Constrained Adversarial Learning for Automated Software Testing: a literature review
João Vitorino, Tiago Dias, Tiago Fonseca, Eva Maia, Isabel Praça
TL;DR
This literature review addresses how constrained adversarial data generation can improve automated software testing. It surveys the state of constrained data generation in adversarial ML (RQ1) and its applicability to testing (RQ2), using a PRISMA-guided methodology over 2017–2023. Key findings include 98 constrained-generation applications across 11 sectors and 17 software-testing publications, with white-box methods and GAN-based approaches showing notable promise for increasing test coverage, while black-box/grey-box contexts remain challenging. The work highlights transfer opportunities, identifies gaps (especially for non-white-box settings), and proposes future directions such as NLP-driven constraint extraction and hybrid methods to enhance test data quality and resilience of information systems.
Abstract
It is imperative to safeguard computer applications and information systems against the growing number of cyber-attacks. Automated software testing tools can be developed to quickly analyze many lines of code and detect vulnerabilities by generating function-specific testing data. This process draws similarities to the constrained adversarial examples generated by adversarial machine learning methods, so there could be significant benefits to the integration of these methods in testing tools to identify possible attack vectors.

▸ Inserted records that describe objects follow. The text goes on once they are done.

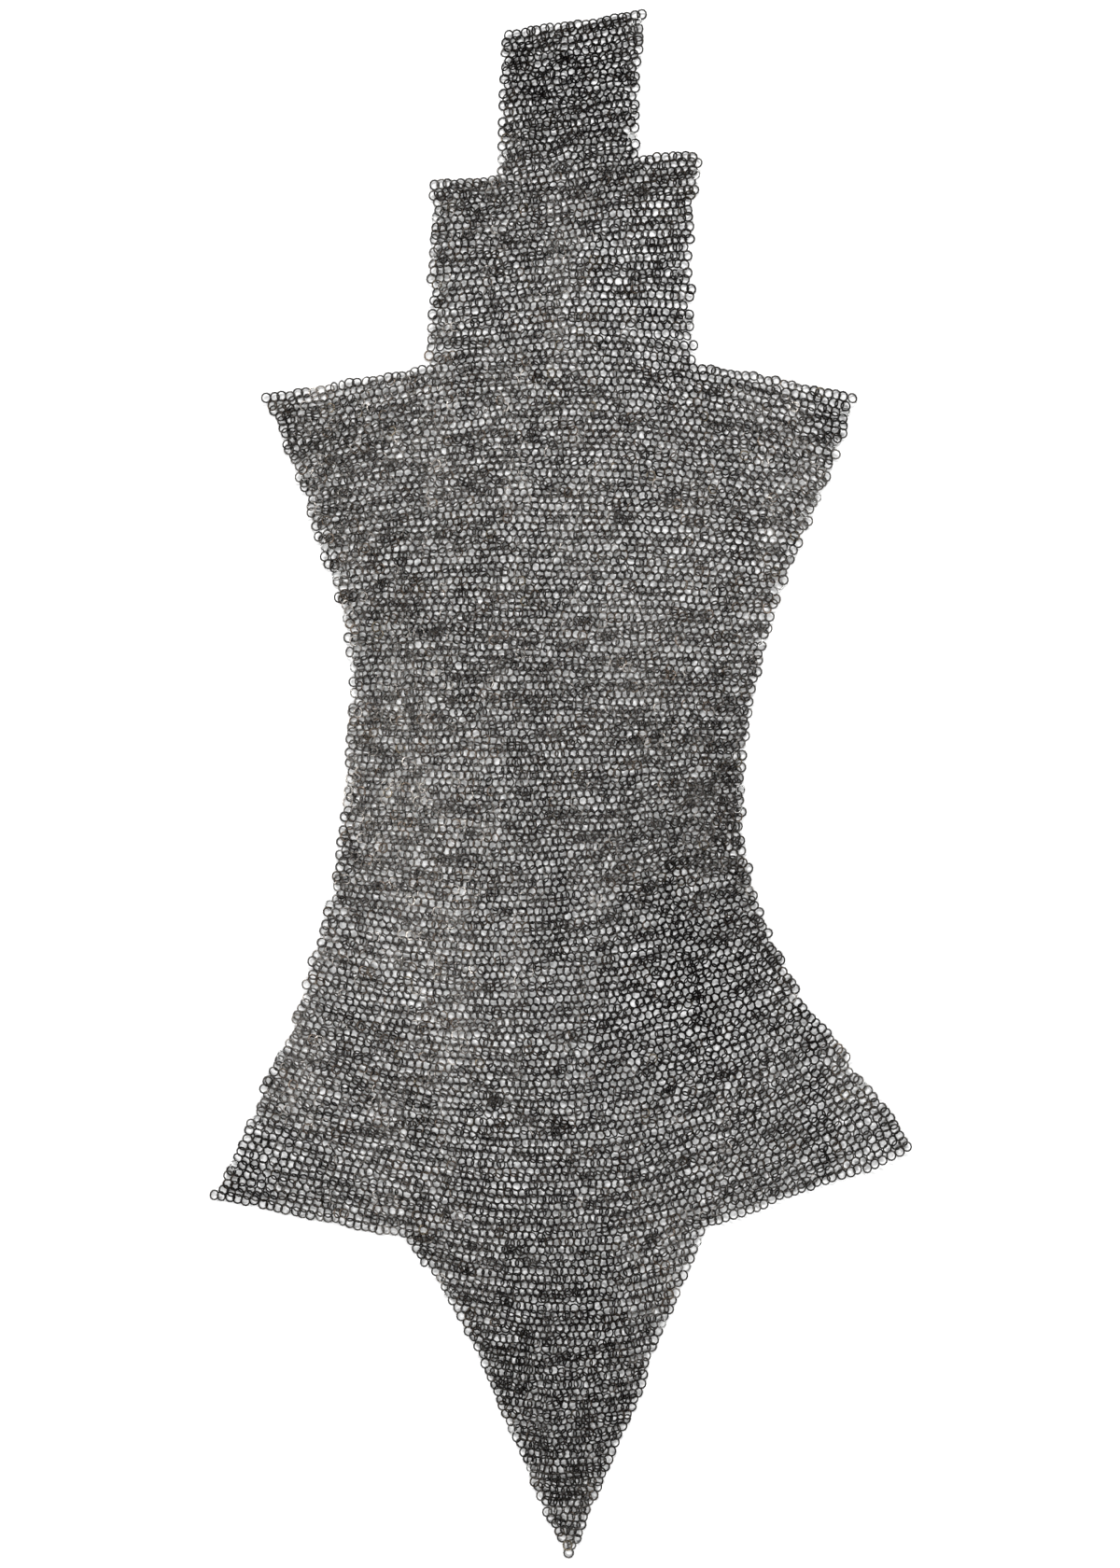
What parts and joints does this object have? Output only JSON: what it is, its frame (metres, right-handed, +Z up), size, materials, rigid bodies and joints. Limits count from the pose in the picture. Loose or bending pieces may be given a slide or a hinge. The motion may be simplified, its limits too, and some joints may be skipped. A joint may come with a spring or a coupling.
{
  "type": "mail chausse",
  "caption": "Mail chausse laid open and flat: a panel of linked steel rings with a stepped end, a narrow waist, two flared corners and a long point.",
  "frame": {"origin": "centre of the laid out panel's box, on the flat underside", "axes": "+X across the panel, +Y along it from the pointed end to the stepped end, +Z up out of the surface it rests on"},
  "size_m": [0.5996, 1.3252, 0.0041],
  "materials": {
    "mail_steel": "dark oiled, worn bright on the rings' shoulders"
  },
  "bodies": {
    "root": {"top_tab": "mail_steel", "top_block": "mail_steel", "upper_left_wing": "mail_steel", "upper_panel": "mail_steel", "upper_right_wing": "mail_steel", "waist_left": "mail_steel", "waist_panel": "mail_steel", "waist_right": "mail_steel", "lower_left_wing": "mail_steel", "lower_panel": "mail_steel", "lower_right_wing": "mail_steel", "bottom_point": "mail_steel"}
  },
  "joints": []
}
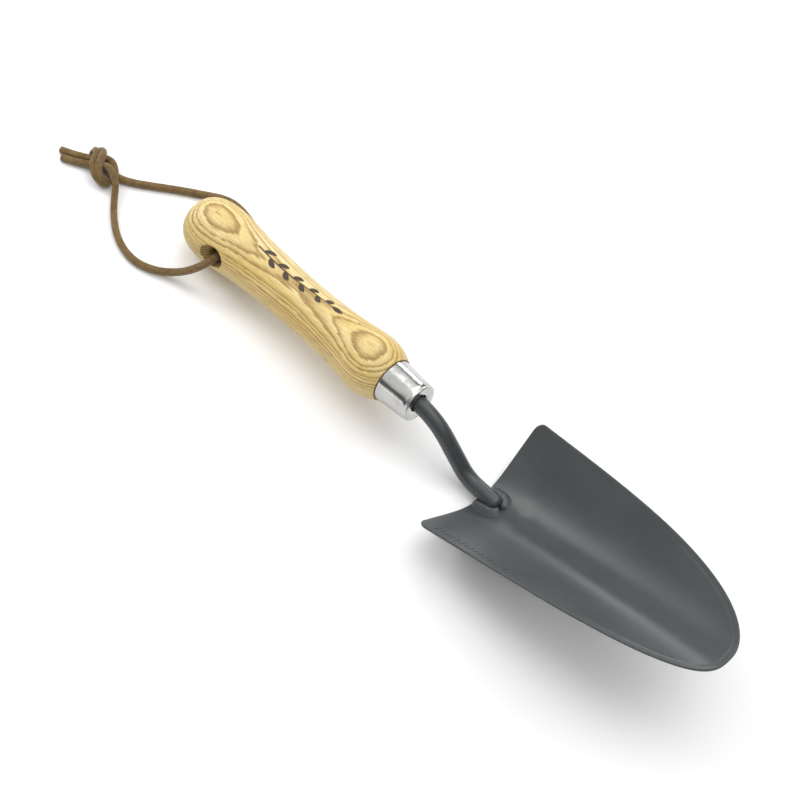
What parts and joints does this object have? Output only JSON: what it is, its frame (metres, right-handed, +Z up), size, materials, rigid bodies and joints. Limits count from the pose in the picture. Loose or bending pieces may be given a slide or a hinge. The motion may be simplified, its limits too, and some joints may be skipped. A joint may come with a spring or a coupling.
{
  "type": "hand transplanter",
  "caption": "Narrow scoop-bladed planting trowel on a swan-neck steel shank, with a turned ash handle, a steel ferrule and a knotted leather hanging loop.",
  "frame": {"origin": "on the supporting surface, midway along the tool from the pommel to the blade's tip, in the tool's plane of symmetry; the lanyard is not counted", "axes": "+X along the tool towards the blade's tip, +Z up with the tool lying hollow side up on its pommel and the blade's heel, +Y to its left"},
  "size_m": [0.4153, 0.0778, 0.0518],
  "materials": {
    "coated_steel": "satin dark grey powder coat",
    "coated_bar": "satin dark grey powder coat",
    "coated_weld": "satin powder coat over a weld bead",
    "ferrule_steel": "polished stainless steel",
    "ash": "oiled ash, flat sawn",
    "epoxy": "cured adhesive, hidden",
    "suede": "brown suede lace"
  },
  "bodies": {
    "trowel": {"blade": "coated_steel", "shank": "coated_bar", "weld_near": "coated_weld", "weld_far": "coated_weld", "ferrule": "ferrule_steel", "handle": "ash", "tang_adhesive": "epoxy"},
    "lanyard": {"lanyard_knot": "suede", "lanyard_near_strand": "suede", "lanyard_far_strand": "suede", "lanyard_near_tail": "suede", "lanyard_far_tail": "suede"}
  },
  "joints": [
    {"name": "lanyard_swing", "type": "hinge", "parent": "trowel", "child": "lanyard", "pos_m": [-0.13726, 0, 0.01667], "axis": [0.0215, 0.9703, -0.241], "range_deg": [0, 160]}
  ]
}
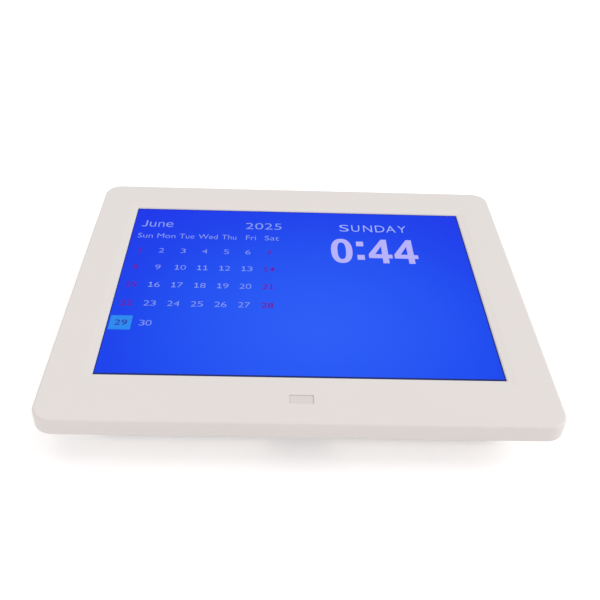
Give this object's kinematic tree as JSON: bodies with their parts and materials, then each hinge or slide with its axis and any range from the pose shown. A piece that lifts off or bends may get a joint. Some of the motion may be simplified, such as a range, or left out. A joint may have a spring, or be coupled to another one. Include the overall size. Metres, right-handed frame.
{
  "type": "dementia day clock",
  "caption": "Off-white day clock: blue calendar display in a slim round-cornered frame, infrared window below it, and behind it a moulded hump with a folding leg, keys, sockets and keyholes.",
  "frame": {"origin": "middle of the case's outline, on the surface that the four rubber feet stand on as the clock lies on its back", "axes": "+X to the viewer's right along the width, +Y up the screen, +Z out of the screen"},
  "size_m": [0.2, 0.1694, 0.021],
  "materials": {
    "white_shell": "satin moulded ABS, off-white",
    "key_plastic": "satin moulded ABS",
    "window_plastic": "smooth, lets infrared through",
    "black_foam": "closed-cell foam",
    "steel": "stamped and plated",
    "screen": "anti-glare, lit blue from behind",
    "light_guide": "clear acrylic with white reflector",
    "circuit_board": "green solder mask",
    "black_plastic": "moulded nylon",
    "grey_cable": "PVC",
    "amber_cable": "polyimide film",
    "red_wire": "PVC",
    "aluminium_can": "bright can",
    "cell_steel": "plated steel can",
    "cream_plastic": "moulded nylon",
    "plated_brass": "nickel plated",
    "speaker_paper": "pressed cone",
    "grey_rubber": "moulded rubber"
  },
  "bodies": {
    "case": {"front_bezel": "white_shell", "rear_cover": "white_shell", "ir_window": "window_plastic", "screen_gasket": "black_foam", "lcd_frame": "steel", "lcd_glass": "screen", "lcd_backlight": "light_guide", "lcd_back_plate": "steel", "lcd_brackets": "steel", "bracket_screws": "steel", "ir_board": "circuit_board", "ir_receiver": "black_plastic", "ir_screws": "steel", "ir_cable": "grey_cable", "main_board": "circuit_board", "board_chips": "black_plastic", "board_capacitors": "aluminium_can", "power_inductor": "black_plastic", "cell_holder": "black_plastic", "coin_cell": "cell_steel", "cable_connectors": "cream_plastic", "board_screws": "steel", "lcd_cable": "amber_cable", "key_cable": "grey_cable", "dc_jack": "black_plastic", "dc_jack_pin": "plated_brass", "usb_shell": "steel", "usb_tongue": "black_plastic", "sd_socket": "steel", "speaker_frame": "steel", "speaker_cone": "speaker_paper", "speaker_wires": "red_wire", "key_board": "circuit_board", "key_switches": "black_plastic", "key_board_screws": "steel", "case_screws": "steel", "rubber_feet": "grey_rubber", "hinge_pin": "steel", "hinge_washers": "steel"},
    "stand": {"stand_leg": "white_shell", "stand_tip_pad": "grey_rubber"},
    "power_key": {"power_key": "key_plastic"},
    "menu_key": {"menu_key": "key_plastic"},
    "up_key": {"up_key": "key_plastic"},
    "left_key": {"left_key": "key_plastic"},
    "right_key": {"right_key": "key_plastic"},
    "down_key": {"down_key": "key_plastic"},
    "exit_key": {"exit_key": "key_plastic"}
  },
  "joints": [
    {"name": "stand_hinge", "type": "hinge", "parent": "case", "child": "stand", "pos_m": [0, 0.048, 0.0045], "axis": [1, 0, 0], "range_deg": [0, 35]},
    {"name": "power_key_press", "type": "slide", "parent": "case", "child": "power_key", "axis": [0, 0, 1], "range_m": [0, 0.0005], "stiffness_N_per_m": 300, "springref_m": -0.001},
    {"name": "menu_key_press", "type": "slide", "parent": "case", "child": "menu_key", "axis": [0, 0, 1], "range_m": [0, 0.0005], "stiffness_N_per_m": 300, "springref_m": -0.001},
    {"name": "up_key_press", "type": "slide", "parent": "case", "child": "up_key", "axis": [0, 0, 1], "range_m": [0, 0.0005], "stiffness_N_per_m": 300, "springref_m": -0.001},
    {"name": "left_key_press", "type": "slide", "parent": "case", "child": "left_key", "axis": [0, 0, 1], "range_m": [0, 0.0005], "stiffness_N_per_m": 300, "springref_m": -0.001},
    {"name": "right_key_press", "type": "slide", "parent": "case", "child": "right_key", "axis": [0, 0, 1], "range_m": [0, 0.0005], "stiffness_N_per_m": 300, "springref_m": -0.001},
    {"name": "down_key_press", "type": "slide", "parent": "case", "child": "down_key", "axis": [0, 0, 1], "range_m": [0, 0.0005], "stiffness_N_per_m": 300, "springref_m": -0.001},
    {"name": "exit_key_press", "type": "slide", "parent": "case", "child": "exit_key", "axis": [0, 0, 1], "range_m": [0, 0.0005], "stiffness_N_per_m": 300, "springref_m": -0.001}
  ]
}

Therefore, this literature review is focused on the current state-of-the-art of constrained data generation approaches applied for adversarial learning and software testing, aiming to guide researchers and developers to enhance their software testing tools with adversarial testing methods and improve the resilience and robustness of their information systems. The found approaches were systematized, and the advantages and limitations of those specific for white-box, grey-box, and black-box testing were analyzed, identifying research gaps and opportunities to automate the testing tools with data generated by adversarial attacks.